GUANGZHOU, May 1 (Xinhua) — Chinese manufacturers have seen their costs for environmental protection rise, in many ways, since the government raised the standards over the past year.

Companies that were identified as violating environmental laws were barred from the Canton Fair, or the China Import and Export Fair, during a penalty period, said fair spokesman Xu Bing.

One such company was Jilin Fudun Timber Co., Ltd., a timber company, which was placed on a blacklist by environmental regulators last year.

The Canton Fair is the most important channel for Chinese exporters to expand overseas, so a ban means big losses.

China has conducted special campaigns against polluting companies since last year. And violators have lost more than just export opportunities: blacklisted firms find it difficult to get loans. The State Environmental Protection Administration, now the Ministry of Environmental Protection, along with the central bank and the Banking Regulatory Commission, jointly issued a “green loan” policy in July that banned loans to blacklisted companies.

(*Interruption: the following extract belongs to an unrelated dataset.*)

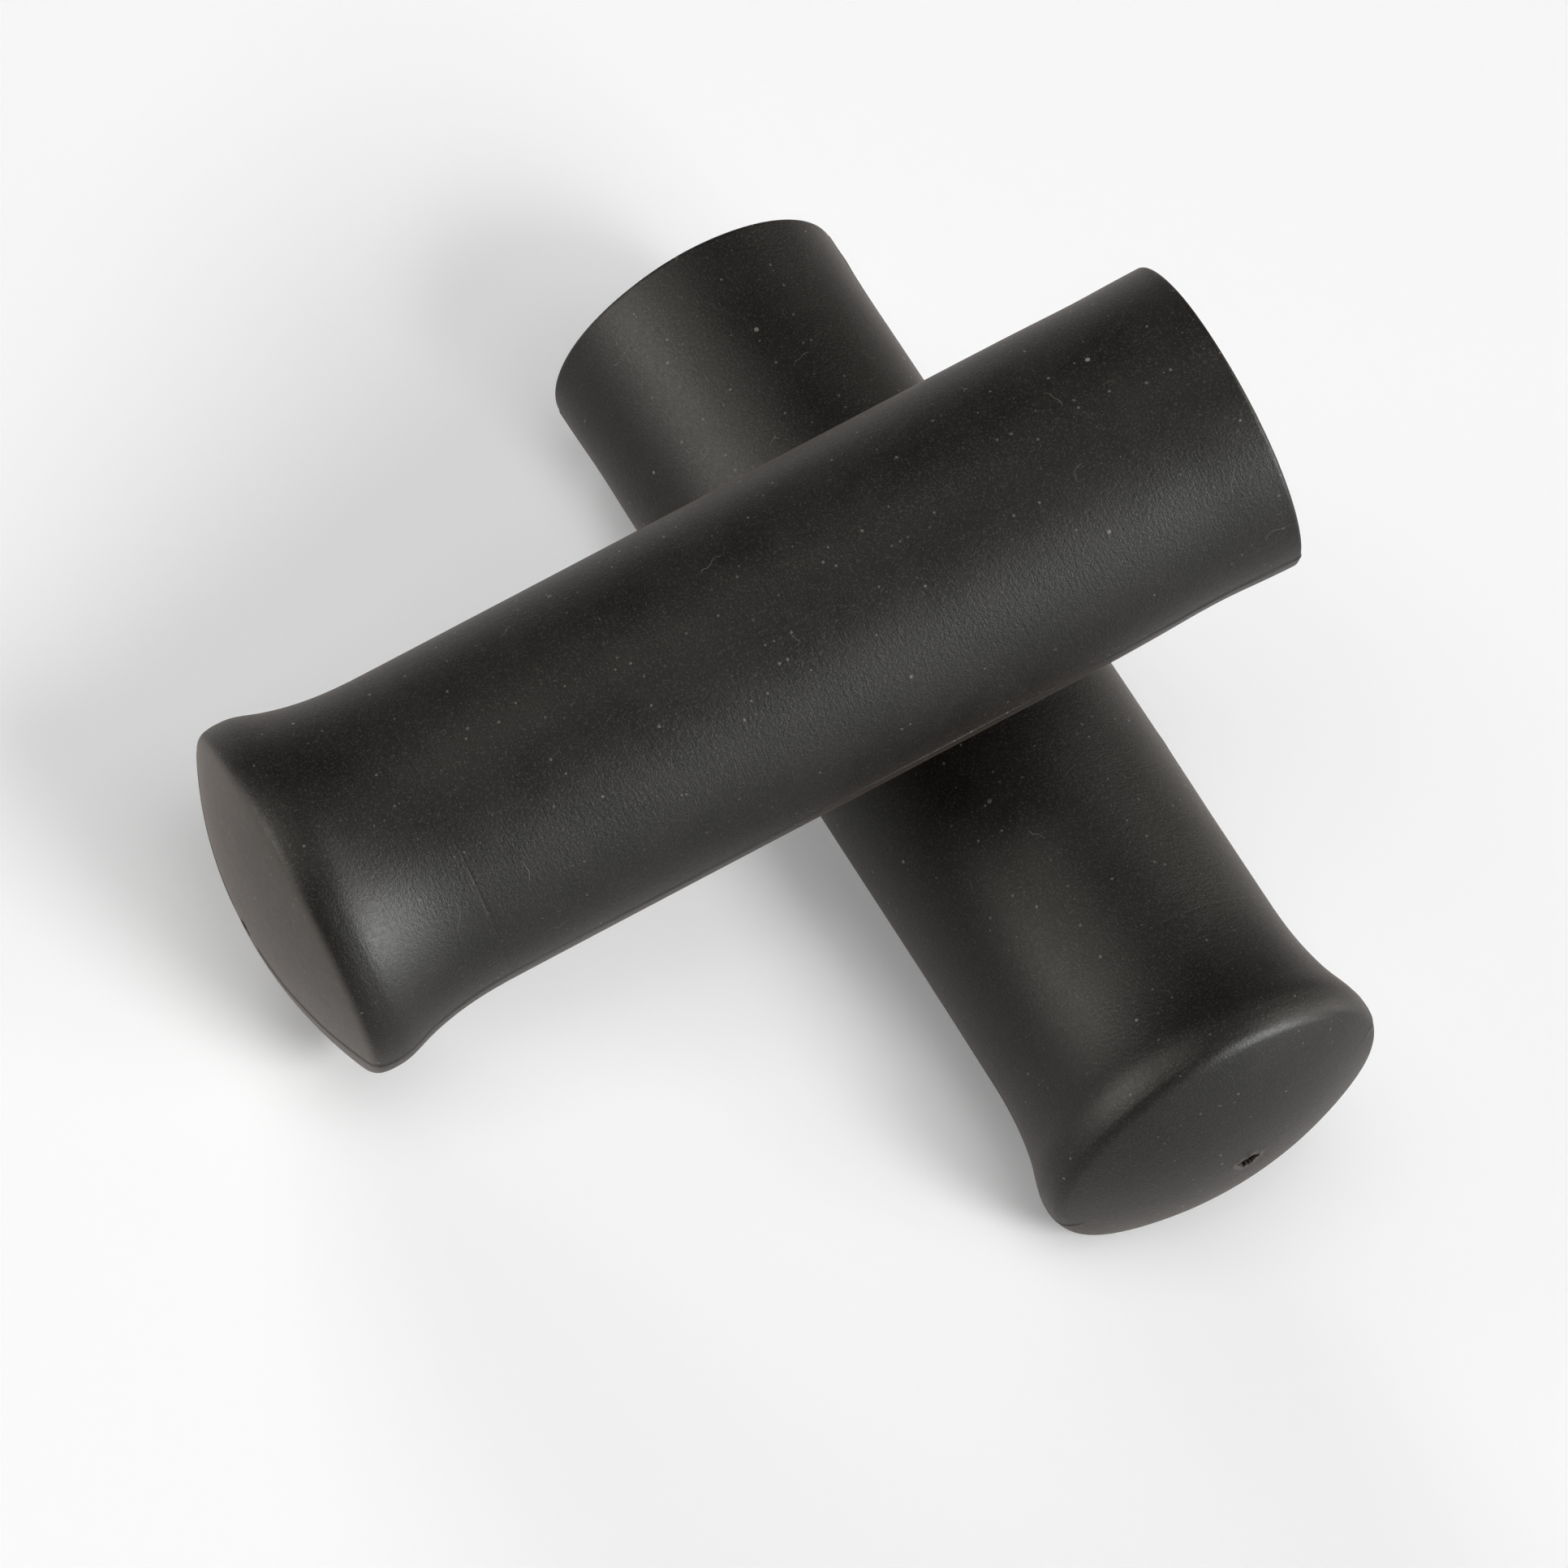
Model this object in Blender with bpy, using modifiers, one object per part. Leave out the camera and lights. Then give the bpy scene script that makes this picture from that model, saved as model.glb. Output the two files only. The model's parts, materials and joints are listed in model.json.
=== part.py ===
"""Two slip-on rubber grips for bar ends, one lying across the other.

Each grip is a single moulding: a domed closed end with a tight edge, a swelling rim, a flare that runs down to
a plain tube, and an open mouth that slides over the end of a handlebar. A small vent in the dome lets the air out.
The lower grip lies on the ground. The upper grip stands on its rim and leans over the lower one.

Metres, +Z up. The origin is at ground level, in the middle of the pair.
Run: blender --background --python part.py
"""
from math import acos, asin, atan, atan2, cos, exp, hypot, pi, radians, sin, sqrt

import bpy
from mathutils import Euler, Vector

MM = 0.001

# Outside of one grip. Its own origin is the middle of its mouth, and its own +Z runs to the domed end.
LENGTH = 105.5 * MM
RIM_DIAMETER = 36.5 * MM
RIM_ROUND = 7.2 * MM
RIM_TURN = radians(80)
DOME_EDGE_ROUND = 1.8 * MM
DOME_RADIUS = 39.4 * MM
BODY_DIAMETER = 32.0 * MM
FLARE_LENGTH = 21.1 * MM
FLARE_POWER = 2.54
MOUTH_DIAMETER = 32.26 * MM
MOUTH_ROUND = 0.4 * MM
PINCH_DEPTH = 0.11 * MM
PINCH_FROM_MOUTH = 9.0 * MM
PINCH_WIDTH = 5.0 * MM

# Inside of one grip.
BORE_DIAMETER = 22.0 * MM
BORE_LEAD_IN = 0.8 * MM
END_WALL = 6.0 * MM
VENT_DIAMETER = 1.6 * MM

# How the two grips lie.
CROSSING_FROM_MOUTH = 48.96 * MM
UPPER_LEAN = radians(25.97)
UPPER_YAW = radians(-1.18)
CLEARANCE = 0.3 * MM

# Fineness of the turned surface.
TURN_STEPS = 48
DOME_STEPS = 6
EDGE_STEPS = 7
ROUND_STEPS = 4
FLARE_STEPS = 9
BODY_STEPS = 9
MOUTH_STEPS = 3
MERGE_DISTANCE = 0.01 * MM

RUBBER_COLOUR = (0.030, 0.028, 0.026, 1.0)
RUBBER_ROUGHNESS = 0.6

# Worked out from the sizes above.
BODY_RADIUS = BODY_DIAMETER / 2
MOUTH_RADIUS = MOUTH_DIAMETER / 2
BORE_RADIUS = BORE_DIAMETER / 2
VENT_RADIUS = VENT_DIAMETER / 2
RIM_CENTRE_RADIUS = RIM_DIAMETER / 2 - RIM_ROUND
EDGE_CENTRE_RADIUS = RIM_CENTRE_RADIUS + (RIM_ROUND - DOME_EDGE_ROUND) * sin(RIM_TURN)
DOME_EDGE_ANGLE = asin(EDGE_CENTRE_RADIUS / (DOME_RADIUS - DOME_EDGE_ROUND))
EDGE_CENTRE_HEIGHT = LENGTH - DOME_RADIUS + (DOME_RADIUS - DOME_EDGE_ROUND) * cos(DOME_EDGE_ANGLE)
RIM_CENTRE_HEIGHT = EDGE_CENTRE_HEIGHT - (RIM_ROUND - DOME_EDGE_ROUND) * cos(RIM_TURN)
FLARE_FOOT = LENGTH - FLARE_LENGTH
BORE_DEPTH = LENGTH - END_WALL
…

In addition, the government stated that the worst violators would face shutdowns of up to three years.

A senior official with the National Development and Reform Commission, the country’s top economic planner, said that “all these measures made it clear that companies must establish pollution-treatment facilities. Only paying fines for degrading the environment is definitely not enough.”

As supervision strengthened, some companies had to shut down.

Fuan Textile Mill, a Hong Kong-listed company, shut down last March as it was found to be discharging wastewater directly into underground pipes. The company was fined 11.55 million yuan (1.65 million U.S. dollars).

During the spring session of this year’s Canton Fair, which concluded on Wednesday, Minister of Commerce Chen Deming said China would maintain strict controls on polluting and energy-wasting companies, despite a tougher export situation.

Appliance giant Haier introduced a “green strategy” at the fair. It showed off more than 100 new products, such as washing machines that don’t require laundry powder. The company won orders worth 850 million U.S. dollars.

Sales manager Yang Hong said that a Spanish customer had decided to buy more than 10 million U.S. dollars worth of environmentally-friendly products in less than 15 minutes. “It was a surprise to us,” said Yang.

Other products at the fair, such as furniture, decorations and toys, also emphasized an environmentally-friendly trend. Products using recycled materials were especially popular.

Liu Zhenyi, president of Shandong Luyi Wooden Product Co., Ltd., said their wood and woven-grass products all used recycled materials.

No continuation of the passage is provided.